The records:
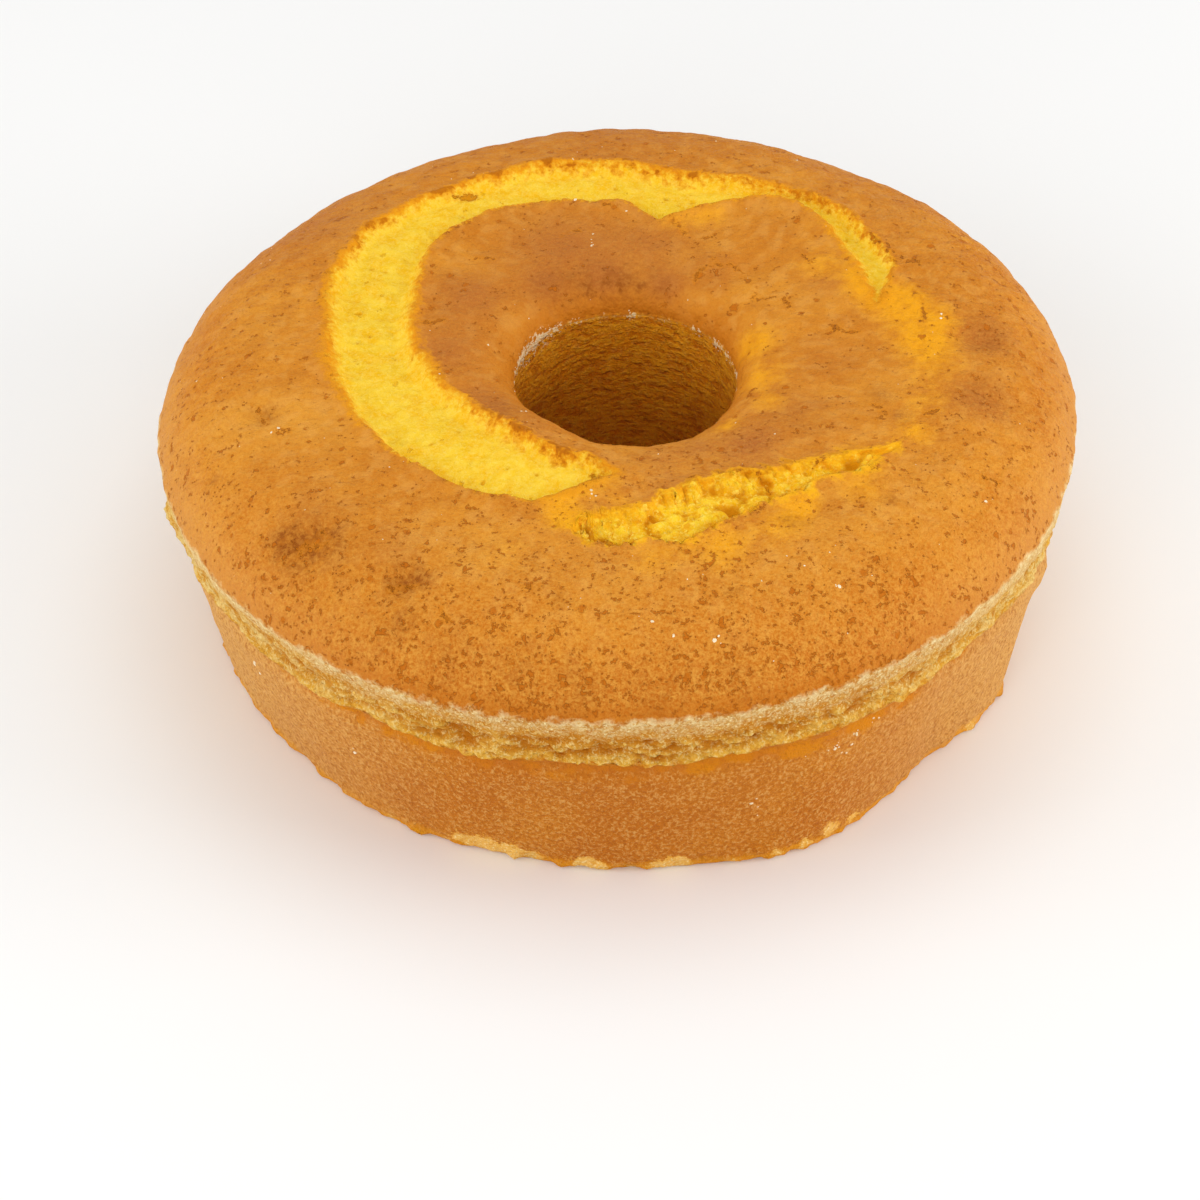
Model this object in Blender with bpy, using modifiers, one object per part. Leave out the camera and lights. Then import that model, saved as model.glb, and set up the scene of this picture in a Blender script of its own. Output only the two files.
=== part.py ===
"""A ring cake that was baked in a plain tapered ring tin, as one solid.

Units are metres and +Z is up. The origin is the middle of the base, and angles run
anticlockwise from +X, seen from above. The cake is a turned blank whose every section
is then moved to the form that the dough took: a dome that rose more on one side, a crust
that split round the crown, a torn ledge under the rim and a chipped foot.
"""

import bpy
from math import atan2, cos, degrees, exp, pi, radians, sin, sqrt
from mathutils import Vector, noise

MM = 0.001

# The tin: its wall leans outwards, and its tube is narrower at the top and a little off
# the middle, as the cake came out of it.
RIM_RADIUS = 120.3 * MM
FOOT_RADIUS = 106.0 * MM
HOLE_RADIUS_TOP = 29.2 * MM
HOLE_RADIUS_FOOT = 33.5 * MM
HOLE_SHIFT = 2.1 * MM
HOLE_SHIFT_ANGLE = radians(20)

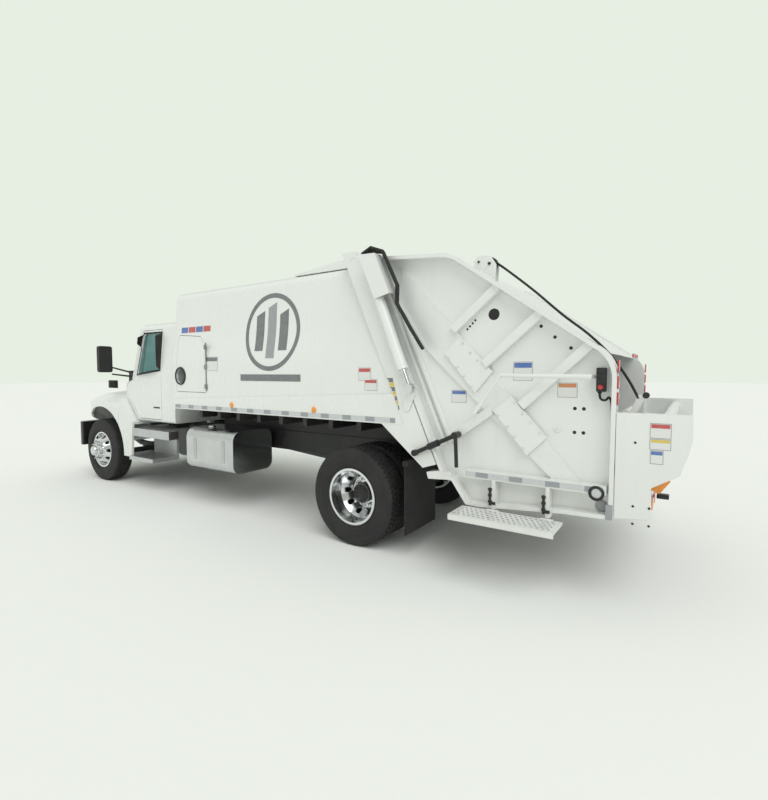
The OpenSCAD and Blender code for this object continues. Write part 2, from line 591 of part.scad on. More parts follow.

Stated problem: Print out every entry, keeping each one exact.

Complete output:
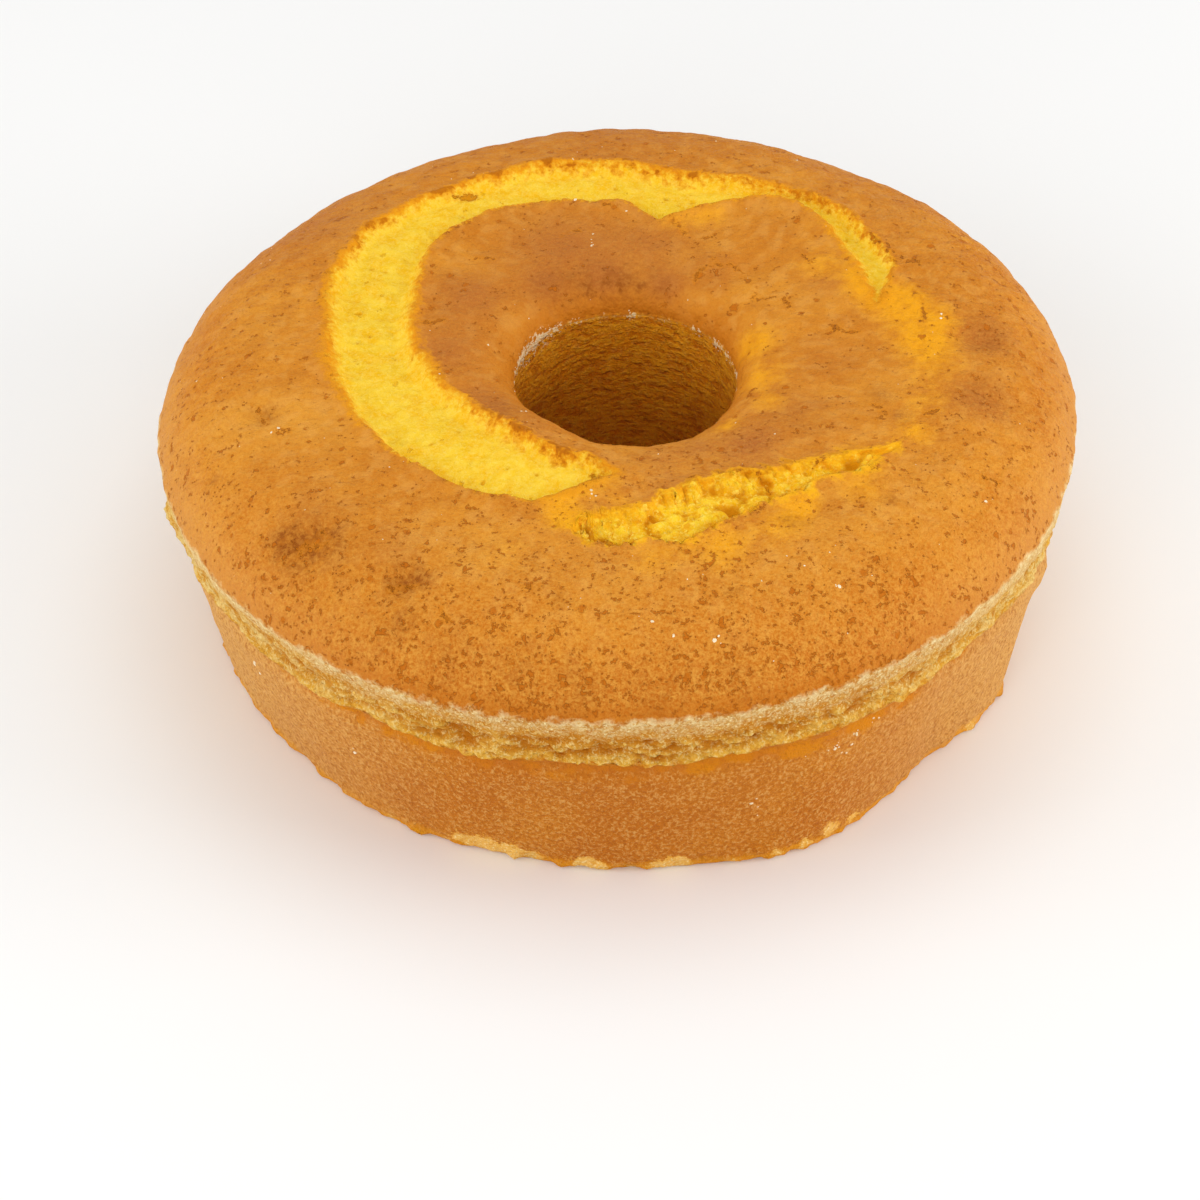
Model this object in Blender with bpy, using modifiers, one object per part. Leave out the camera and lights. Then import that model, saved as model.glb, and set up the scene of this picture in a Blender script of its own. Output only the two files.
=== part.py ===
"""A ring cake that was baked in a plain tapered ring tin, as one solid.

Units are metres and +Z is up. The origin is the middle of the base, and angles run
anticlockwise from +X, seen from above. The cake is a turned blank whose every section
is then moved to the form that the dough took: a dome that rose more on one side, a crust
that split round the crown, a torn ledge under the rim and a chipped foot.
"""

import bpy
from math import atan2, cos, degrees, exp, pi, radians, sin, sqrt
from mathutils import Vector, noise

MM = 0.001

# The tin: its wall leans outwards, and its tube is narrower at the top and a little off
# the middle, as the cake came out of it.
RIM_RADIUS = 120.3 * MM
FOOT_RADIUS = 106.0 * MM
HOLE_RADIUS_TOP = 29.2 * MM
HOLE_RADIUS_FOOT = 33.5 * MM
HOLE_SHIFT = 2.1 * MM
HOLE_SHIFT_ANGLE = radians(20)

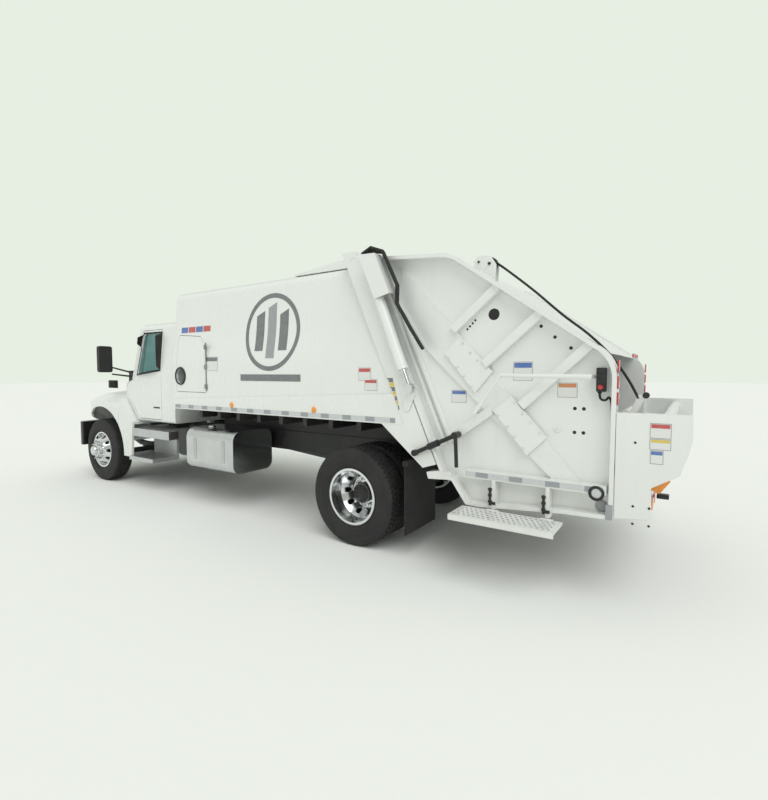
The OpenSCAD and Blender code for this object continues. Write part 2, from line 591 of part.scad on. More parts follow.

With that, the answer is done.